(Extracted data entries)
▬▬▬▬▬▬▬▬▬▬

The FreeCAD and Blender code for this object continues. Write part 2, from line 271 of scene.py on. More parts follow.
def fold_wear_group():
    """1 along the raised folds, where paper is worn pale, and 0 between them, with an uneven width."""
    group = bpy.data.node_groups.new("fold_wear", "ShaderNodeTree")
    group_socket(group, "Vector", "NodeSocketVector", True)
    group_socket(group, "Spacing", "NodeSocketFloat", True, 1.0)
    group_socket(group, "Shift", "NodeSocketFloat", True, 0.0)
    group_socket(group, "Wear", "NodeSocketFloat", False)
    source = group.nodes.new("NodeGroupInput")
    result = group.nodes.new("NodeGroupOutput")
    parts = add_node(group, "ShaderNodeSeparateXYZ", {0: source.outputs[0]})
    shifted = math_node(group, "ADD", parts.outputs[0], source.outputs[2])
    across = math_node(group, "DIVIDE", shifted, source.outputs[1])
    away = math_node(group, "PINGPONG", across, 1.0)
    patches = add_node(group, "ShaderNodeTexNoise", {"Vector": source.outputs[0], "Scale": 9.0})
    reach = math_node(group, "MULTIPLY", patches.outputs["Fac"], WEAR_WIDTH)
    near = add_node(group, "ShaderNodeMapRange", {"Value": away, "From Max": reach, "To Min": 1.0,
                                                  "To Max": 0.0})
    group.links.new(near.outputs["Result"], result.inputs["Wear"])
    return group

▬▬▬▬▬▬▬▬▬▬

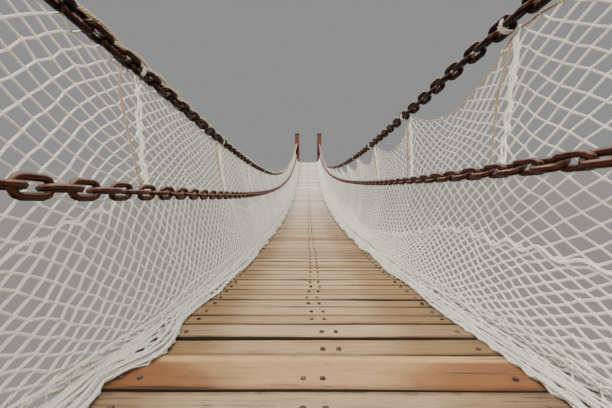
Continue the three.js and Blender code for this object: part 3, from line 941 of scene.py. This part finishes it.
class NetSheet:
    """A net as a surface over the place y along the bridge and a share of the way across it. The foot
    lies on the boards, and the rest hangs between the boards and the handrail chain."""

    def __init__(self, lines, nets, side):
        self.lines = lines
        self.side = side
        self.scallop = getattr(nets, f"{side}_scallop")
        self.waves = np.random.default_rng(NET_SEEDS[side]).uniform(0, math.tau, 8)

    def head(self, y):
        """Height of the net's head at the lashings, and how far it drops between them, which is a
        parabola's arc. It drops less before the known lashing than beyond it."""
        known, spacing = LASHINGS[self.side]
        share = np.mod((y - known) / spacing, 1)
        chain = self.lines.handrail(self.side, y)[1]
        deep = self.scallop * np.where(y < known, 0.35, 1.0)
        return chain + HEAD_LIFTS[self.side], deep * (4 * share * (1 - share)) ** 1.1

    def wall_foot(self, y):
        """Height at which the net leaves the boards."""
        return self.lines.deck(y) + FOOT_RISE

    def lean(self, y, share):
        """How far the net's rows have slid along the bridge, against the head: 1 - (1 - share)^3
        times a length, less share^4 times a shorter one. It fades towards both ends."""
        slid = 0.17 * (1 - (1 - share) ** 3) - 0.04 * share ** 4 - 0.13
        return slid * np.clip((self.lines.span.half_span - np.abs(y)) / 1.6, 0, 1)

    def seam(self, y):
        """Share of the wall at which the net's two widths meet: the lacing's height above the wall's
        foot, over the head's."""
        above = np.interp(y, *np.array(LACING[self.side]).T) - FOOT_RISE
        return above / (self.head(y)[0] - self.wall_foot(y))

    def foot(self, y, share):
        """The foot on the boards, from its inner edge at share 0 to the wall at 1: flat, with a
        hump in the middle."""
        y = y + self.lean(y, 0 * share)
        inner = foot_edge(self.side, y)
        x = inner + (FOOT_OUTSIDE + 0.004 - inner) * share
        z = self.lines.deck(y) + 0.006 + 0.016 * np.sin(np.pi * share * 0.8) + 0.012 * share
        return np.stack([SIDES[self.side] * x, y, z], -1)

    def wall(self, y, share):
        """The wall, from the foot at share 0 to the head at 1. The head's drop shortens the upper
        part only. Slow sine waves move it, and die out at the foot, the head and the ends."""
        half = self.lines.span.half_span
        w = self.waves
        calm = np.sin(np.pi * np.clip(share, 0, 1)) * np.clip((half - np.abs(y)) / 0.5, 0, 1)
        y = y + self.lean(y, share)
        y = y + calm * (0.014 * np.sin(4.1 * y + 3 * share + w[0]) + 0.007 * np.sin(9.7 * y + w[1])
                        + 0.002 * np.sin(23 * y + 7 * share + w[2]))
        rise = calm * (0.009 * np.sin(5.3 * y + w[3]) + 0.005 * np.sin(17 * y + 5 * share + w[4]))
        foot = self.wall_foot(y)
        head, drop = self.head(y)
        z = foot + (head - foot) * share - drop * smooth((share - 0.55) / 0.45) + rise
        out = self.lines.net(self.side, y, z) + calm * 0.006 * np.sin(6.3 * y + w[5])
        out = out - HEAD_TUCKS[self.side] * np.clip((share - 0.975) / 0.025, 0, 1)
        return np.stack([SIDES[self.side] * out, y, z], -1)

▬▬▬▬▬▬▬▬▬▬

### EXERCISE AIM
Emit only the lines from the one containing "Continue the three.js" through the one containing "lies on the", copied exactly.

### RESULT BELOW
Continue the three.js and Blender code for this object: part 3, from line 941 of scene.py. This part finishes it.
class NetSheet:
    """A net as a surface over the place y along the bridge and a share of the way across it. The foot
    lies on the boards, and the rest hangs between the boards and the handrail chain."""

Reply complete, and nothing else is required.